As you have heard, there has been an unprecedented
escalation in attacks against Coptic Christians since August
14th, when the military violently dispersed those protesting
President Morsi's ouster. Discrimination against members of
religious minorities, incidents of sectarian violence that go
largely unpunished, anti-Christian incitement, and anti-
Semitism have, unfortunately, long been a feature of Egyptian
life. But the political polarization of the past few months has
taken violence against Christians to unprecedented levels. Many
have been killed, well over 100 churches, homes, and other
properties have been attacked. Perpetrators have not been
brought to justice.

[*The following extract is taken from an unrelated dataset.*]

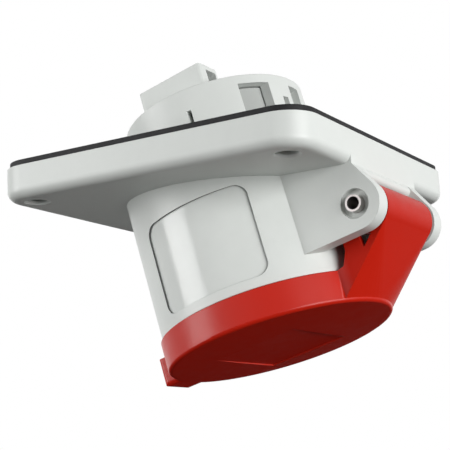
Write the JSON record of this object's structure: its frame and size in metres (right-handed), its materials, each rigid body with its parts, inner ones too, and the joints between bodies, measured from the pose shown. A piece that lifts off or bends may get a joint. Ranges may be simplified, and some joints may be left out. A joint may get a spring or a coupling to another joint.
{
  "type": "panel socket",
  "caption": "Square-flanged industrial panel socket, its round barrel leaning from the flange, with pin contacts' sleeves inside and a sprung hinged lid over the mouth.",
  "frame": {"origin": "centre of the flange's back plane, at the middle of the four panel holes", "axes": "+Z points behind the panel, square to the flange; the mouth faces -Z and leans 15 degrees towards -Y, the hinge side; X runs along the hinge pin"},
  "size_m": [0.085, 0.0913, 0.0779],
  "materials": {
    "grey_plastic": "fine satin moulding",
    "red_plastic": "satin moulding with a soft sheen",
    "black_rubber": "matt",
    "contact_brass": "nickel-plated brass",
    "spring_steel": "drawn wire",
    "plated_steel": "zinc plated"
  },
  "bodies": {
    "socket_body": {"housing": "grey_plastic", "flange_gasket": "black_rubber", "contact_plate": "grey_plastic", "contact_carrier": "grey_plastic", "terminal_block": "grey_plastic", "terminal_cover": "grey_plastic", "contact_l1": "contact_brass", "contact_l2": "contact_brass", "contact_l3": "contact_brass", "contact_earth": "contact_brass", "contact_ring_l1": "spring_steel", "contact_ring_l2": "spring_steel", "contact_ring_l3": "spring_steel", "contact_ring_earth": "spring_steel", "clamp_screw_l1": "plated_steel", "clamp_screw_l2": "plated_steel", "clamp_screw_l3": "plated_steel", "clamp_screw_earth": "plated_steel", "insert_screws": "plated_steel", "hinge_pin": "plated_steel", "lid_spring": "spring_steel"},
    "lid": {"lid": "red_plastic", "lid_seal": "black_rubber"}
  },
  "joints": [
    {"name": "lid_hinge", "type": "hinge", "parent": "socket_body", "child": "lid", "pos_m": [0, -0.04257, -0.01748], "axis": [-1, 0, 0], "range_deg": [0, 110], "stiffness_Nm_per_rad": 0.026, "springref_deg": -65.89, "deforming": ["lid_spring"]}
  ]
}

In addition, members of other religious
minorities have been attacked and continue to be persecuted,
including Baha'is, Shitte, and Sufi Muslims.
It is the great misfortune of the Christian Coptic
community that they are pawns in a highly destructive zero-sum
political game between the Muslim Brotherhood and the military-
backed national security state. The Morsi government bears
considerable blame for fueling a climate of anti-Christian
intolerance when its rhetoric became increasingly paranoid and
Christians were among the forces said to be conspiring against
it. And following Morsi's overthrow his supporters, openly
blamed the Copts for it, claiming that Christian hostility to
Islam and the idea of a Muslim Egypt led them to conspire with
the military and hostile foreign powers like Israel and the
United States. This demonization of Christians has made the
community more vulnerable to the violence that has followed.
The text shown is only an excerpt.